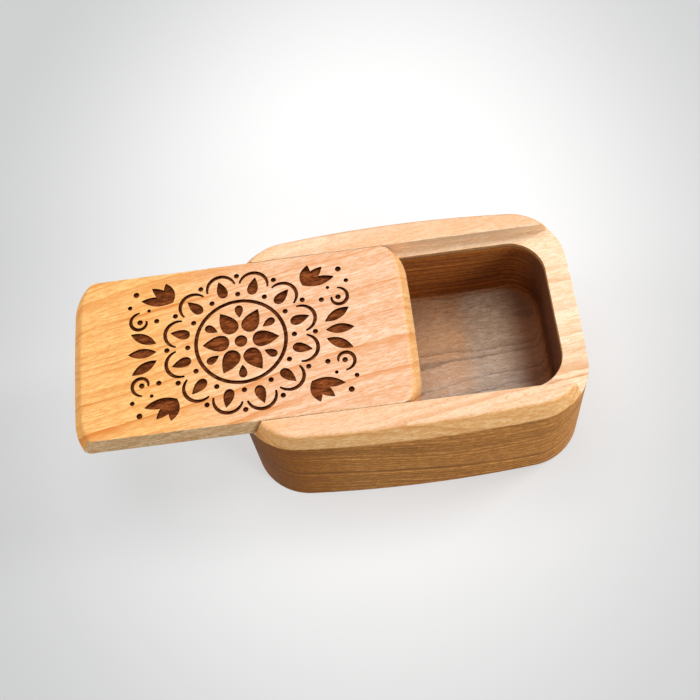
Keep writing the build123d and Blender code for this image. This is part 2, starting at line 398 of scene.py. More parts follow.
BLOCK = Board(turn=(1.5, 0.5, -7.0), pith=(0.0, 26.0, -60.0), spacing=2.6, wander=9.0, seed=3.0)
LID = Board(turn=(0.0, -1.5, -11.0), pith=(0.0, -62.0, 12.0), spacing=3.8, wander=11.0, seed=40.0)


def new_material(name, specular=0.1):
    """A material with a Principled shader alone, as the material, its tree and the shader."""
    material = bpy.data.materials.new(name)
    material.use_nodes = True
    tree = material.node_tree
    tree.nodes.clear()
    shader = tree.nodes.new("ShaderNodeBsdfPrincipled")
    shader.inputs["Specular IOR Level"].default_value = specular
    tree.links.new(shader.outputs[0], tree.nodes.new("ShaderNodeOutputMaterial").inputs[0])
    return material, tree, shader


def grain_of(tree, board):
    """Texture coordinates, and the grain of a board laid along them."""
    coordinates = add_node(tree, "ShaderNodeTexCoord").outputs
    placed = add_node(tree, "ShaderNodeMapping", {"Vector": coordinates["Object"], "Rotation": board.turn})
    inputs = {
        "Position": placed.outputs[0],
        "Pith": board.pith,
        "Ring spacing": board.spacing,
        "Wander": board.wander,
        "Seed": board.seed,
    }
    group = tree.nodes.new("ShaderNodeGroup")
    group.node_tree = shared_group(cherry_grain)
    for name, value in inputs.items():
        feed(tree, group.inputs[name], value)
    return coordinates, group.outputs


def place_in_mm(tree):
    """The place on the object, in millimetres."""
    return in_millimetres(tree, add_node(tree, "ShaderNodeTexCoord").outputs["Object"])


def facing_masks(tree, normal):
    """The masks of the level and the upright faces."""
    group = tree.nodes.new("ShaderNodeGroup")
    group.node_tree = shared_group(way_up)
    feed(tree, group.inputs["Normal"], normal)
    return group.outputs["Level"], group.outputs["Upright"]


def wooden(tree, grain, colour, dark, shade, ring, layer, fibre, fleck):
    """A colour shaded by its layers, fibres and grit, with rings and flecks over it, each by its strength."""
    shaded = maths(tree, "MULTIPLY", inverse(tree, grain["Layer"]), layer)
    shaded = maths(tree, "MULTIPLY_ADD", inverse(tree, grain["Fibre"]), fibre, shaded)
    shaded = maths(tree, "MULTIPLY_ADD", inverse(tree, grain["Grit"]), GRIT_STRENGTH, shaded)
    toned = mixed(tree, shaded, colour, tinted(tree, colour, shade))
    toned = mixed(tree, maths(tree, "MULTIPLY", grain["Ring"], ring), toned, dark)
    return mixed(tree, maths(tree, "MULTIPLY", grain["Fleck"], fleck), toned, dark)


def bumped(tree, shader, height, depth, strength=0.7):
    """Bumps a shader's surface by a height, up to a depth in metres."""
    bump = add_node(tree, "ShaderNodeBump", {"Height": height, "Distance": depth, "Strength": strength})
    feed(tree, shader.inputs["Normal"], bump.outputs[0])


def raise_grain(tree, shader, grain, depth):
    """Stands the fibres proud and sinks the flecks, up to a depth in metres."""
    sunk = maths(tree, "MULTIPLY", grain["Fleck"], 0.3)
    bumped(tree, shader, maths(tree, "SUBTRACT", grain["Fibre"], sunk), depth)


def satin(tree, shader, mask, low, high):
    """A finish that goes from a low to a high roughness as a mask goes from 0.3 to 0.7."""
    inputs = {"Value": mask, "From Min": 0.3, "From Max": 0.7, "To Min": low, "To Max": high}
    feed(tree, shader.inputs["Roughness"], add_node(tree, "ShaderNodeMapRange", inputs).outputs[0])


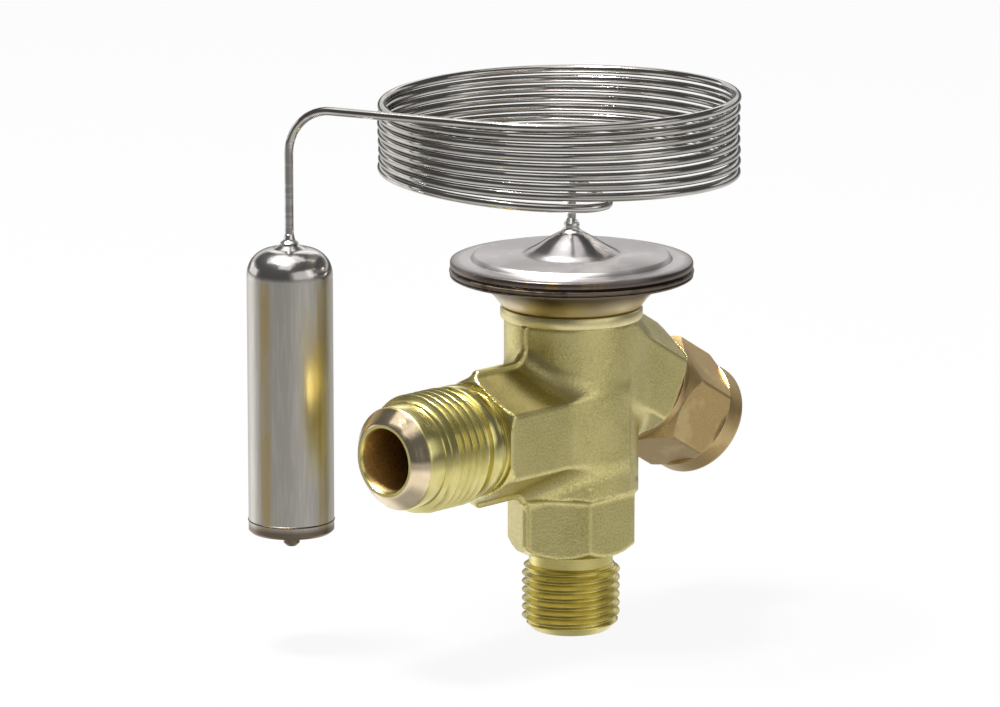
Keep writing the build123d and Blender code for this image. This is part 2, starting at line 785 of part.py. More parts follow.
packing_end = packing_start + packing_length
washer_end = packing_end + packing_washer_thickness
with BuildPart() as spindle_packing:
    add(
        ring(
            boss_plane,
            spindle_d + 2 * slide_gap,
            packing_bore_d - 2 * joint_gap,
            packing_start + joint_gap,
            packing_end,
        )
    )
spindle_packing.part.label = "spindle_packing"
export_step(spindle_packing.part, "parts/spindle_packing.step")

with BuildPart() as packing_washer:
    add(
        ring(
            boss_plane,
            spindle_d + 2 * slide_gap,
            packing_bore_d - 2 * joint_gap,
            packing_end + joint_gap,
            washer_end,
        )
    )
packing_washer.part.label = "packing_washer"
export_step(packing_washer.part, "parts/packing_washer.step")

gland_end = washer_end + joint_gap + gland_nut_length
with BuildPart() as gland_nut:
    add(
        ring(
            boss_plane,
            spindle_d + 2 * slide_gap,
            packing_bore_d - 2 * joint_gap,
            washer_end + joint_gap,
            gland_end,
        )
    )
    with BuildSketch(boss_plane.offset(gland_end - gland_slot_depth)):
        Rectangle(packing_bore_d, gland_slot_width)
    extrude(amount=gland_slot_depth, mode=Mode.SUBTRACT)
gland_nut.part.label = "gland_nut"
export_step(gland_nut.part, "parts/gland_nut.step")

# ------------------------------------------------------------------ seal cap
gasket_start = boss_reach + joint_gap
gasket_end = gasket_start + cap_gasket_thickness
with BuildPart() as cap_gasket:
    add(ring(boss_plane, boss_neck_d + 2 * slide_gap, cap_gasket_d, gasket_start, gasket_end))
cap_gasket.part.label = "cap_gasket"
export_step(cap_gasket.part, "parts/cap_gasket.step")

cap_start = gasket_end + joint_gap
cap_hexagon_start = cap_start + cap_mouth_length
cap_collar_start = cap_hexagon_start + cap_hexagon_length
cap_end = cap_collar_start + cap_collar_length
with BuildPart() as seal_cap:
    add(
        turned_hexagon(
            spun(boss_plane, cap_turn),
            cap_flats,
            cap_hexagon_start,
            cap_collar_start,
            near=(cap_corner_cut, cap_face_d),
            far=(cap_far_cut, cap_collar_d),
        )
    )
    add(rod(boss_plane, cap_mouth_d, cap_start, cap_hexagon_start))
    add(rod(boss_plane, cap_collar_d, cap_collar_start, cap_end))
    rim = seal_cap.edges().filter_by(GeomType.CIRCLE).sort_by(Axis(boss_plane.origin, boss_plane.z_dir))[-1]
    fillet(rim, cap_collar_round)
    add(
        rod(boss_plane, boss_neck_d + 2 * slide_gap, cap_start, boss_neck_end + slide_gap),
        mode=Mode.SUBTRACT,
    )
    add(rod(boss_plane, cap_room_d, cap_start, cap_end - cap_end_wall), mode=Mode.SUBTRACT)
seal_cap.part.label = "seal_cap"
export_step(seal_cap.part, "parts/seal_cap.step")
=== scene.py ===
# %% [markdown]
# # A refrigerant expansion valve
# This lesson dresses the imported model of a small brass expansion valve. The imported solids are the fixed
# frame: every piece made here sits where the solids say and rides on one of their bodies. The real valve
# is a sandy brass forging with turned threads, a welded steel element on top, a coil of bright steel
# capillary tube and a steel sensing bulb. Each of these surfaces gets its own shape and finish below.

from math import acos, atan2, cos, hypot, pi, radians, sin, tan

import bmesh
import bpy
import numpy as np
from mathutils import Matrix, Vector


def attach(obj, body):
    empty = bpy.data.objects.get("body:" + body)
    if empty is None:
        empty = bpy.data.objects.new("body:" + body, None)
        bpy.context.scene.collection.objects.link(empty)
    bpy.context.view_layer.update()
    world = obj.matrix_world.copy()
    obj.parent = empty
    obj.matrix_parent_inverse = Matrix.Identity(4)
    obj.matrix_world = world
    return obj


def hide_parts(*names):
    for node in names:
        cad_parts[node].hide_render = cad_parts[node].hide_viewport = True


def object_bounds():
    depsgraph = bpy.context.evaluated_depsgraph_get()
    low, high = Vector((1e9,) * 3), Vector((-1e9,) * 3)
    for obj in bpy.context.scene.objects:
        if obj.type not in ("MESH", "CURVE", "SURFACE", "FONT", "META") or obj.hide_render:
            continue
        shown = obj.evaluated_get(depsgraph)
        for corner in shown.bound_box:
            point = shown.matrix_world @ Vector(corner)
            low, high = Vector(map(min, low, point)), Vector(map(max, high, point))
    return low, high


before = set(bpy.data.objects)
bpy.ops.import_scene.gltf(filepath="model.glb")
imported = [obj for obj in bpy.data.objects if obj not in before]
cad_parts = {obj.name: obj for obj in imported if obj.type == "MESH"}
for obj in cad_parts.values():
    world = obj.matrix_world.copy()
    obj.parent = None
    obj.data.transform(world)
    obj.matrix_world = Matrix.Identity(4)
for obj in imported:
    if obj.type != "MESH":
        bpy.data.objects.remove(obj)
cad_low, cad_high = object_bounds()
MM = 0.001

# %% [markdown]
# ## Camera
# A product shot is taken from far away with a long lens, so that round pieces don't look stretched. The
# camera stands about a metre off, slightly above the valve, and looks down on it by twelve degrees. It
# could be aimed with a constraint, but a rotation worked out from the line of sight is plainer to read.

# %% Camera
camera_place = Vector((-0.7025, -0.6518, 0.2530))
camera_pitch = radians(12.23)
level_sight = Vector((0.725, 0.689, 0)).normalized()
sight = level_sight * cos(camera_pitch) - Vector((0, 0, sin(camera_pitch)))
camera_data = bpy.data.cameras.new("camera")
camera_data.lens = 219.7
camera_data.sensor_width = 36
camera_data.clip_start = 0.01
camera = bpy.data.objects.new("camera", camera_data)
camera.location = camera_place
camera.rotation_euler = sight.to_track_quat("-Z", "Y").to_euler()
bpy.context.scene.collection.objects.link(camera)
bpy.context.scene.camera = camera
bpy.context.scene.view_settings.view_transform = "Standard"
print("camera at", tuple(round(c, 3) for c in camera_place))

# %% [markdown]
# ## Node helpers
# Materials here are built in code, so a few small helpers save a lot of typing: one adds a node and fills
# its sockets, the rest do one sum, one blend or one stretch. A socket takes either a plain value or
# another node's output.

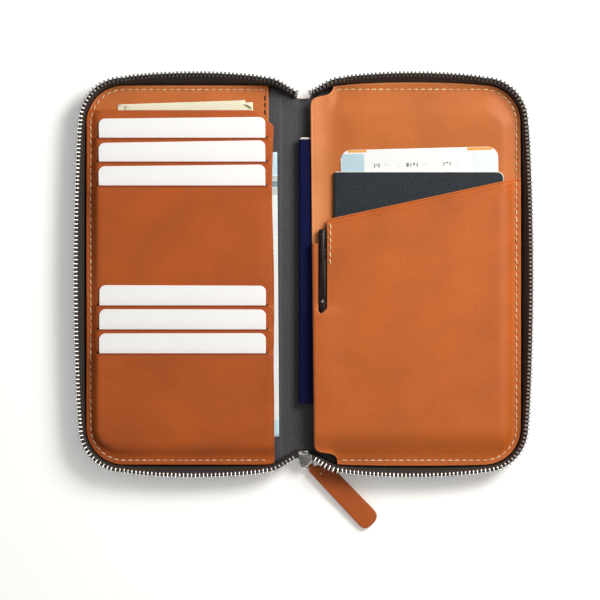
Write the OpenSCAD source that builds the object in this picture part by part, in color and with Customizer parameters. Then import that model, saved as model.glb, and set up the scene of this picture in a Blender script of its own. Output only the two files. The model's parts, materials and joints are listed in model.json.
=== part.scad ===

• _Aim_:
Quote the records above exactly, from the first line through the line containing "spacing=3.8, wander=11.0, seed=40.0)", and nothing more.

• _Reply to the task_:
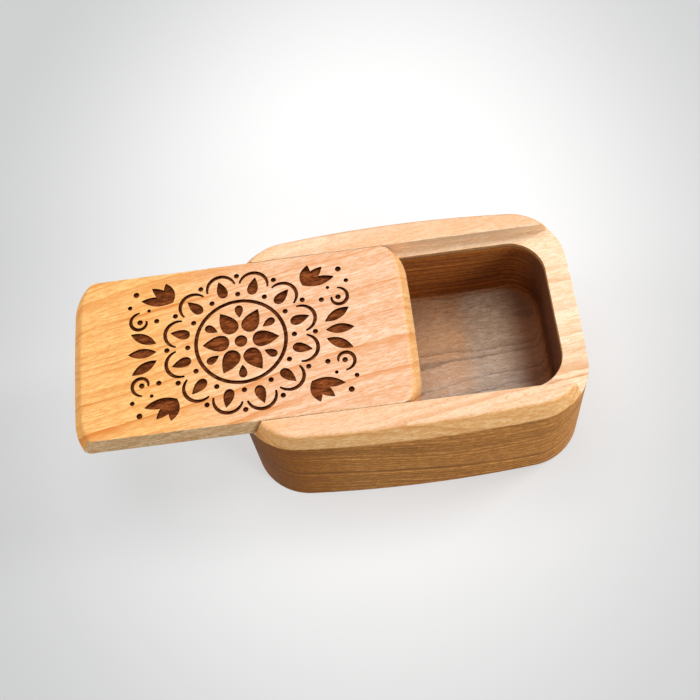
Keep writing the build123d and Blender code for this image. This is part 2, starting at line 398 of scene.py. More parts follow.
BLOCK = Board(turn=(1.5, 0.5, -7.0), pith=(0.0, 26.0, -60.0), spacing=2.6, wander=9.0, seed=3.0)
LID = Board(turn=(0.0, -1.5, -11.0), pith=(0.0, -62.0, 12.0), spacing=3.8, wander=11.0, seed=40.0)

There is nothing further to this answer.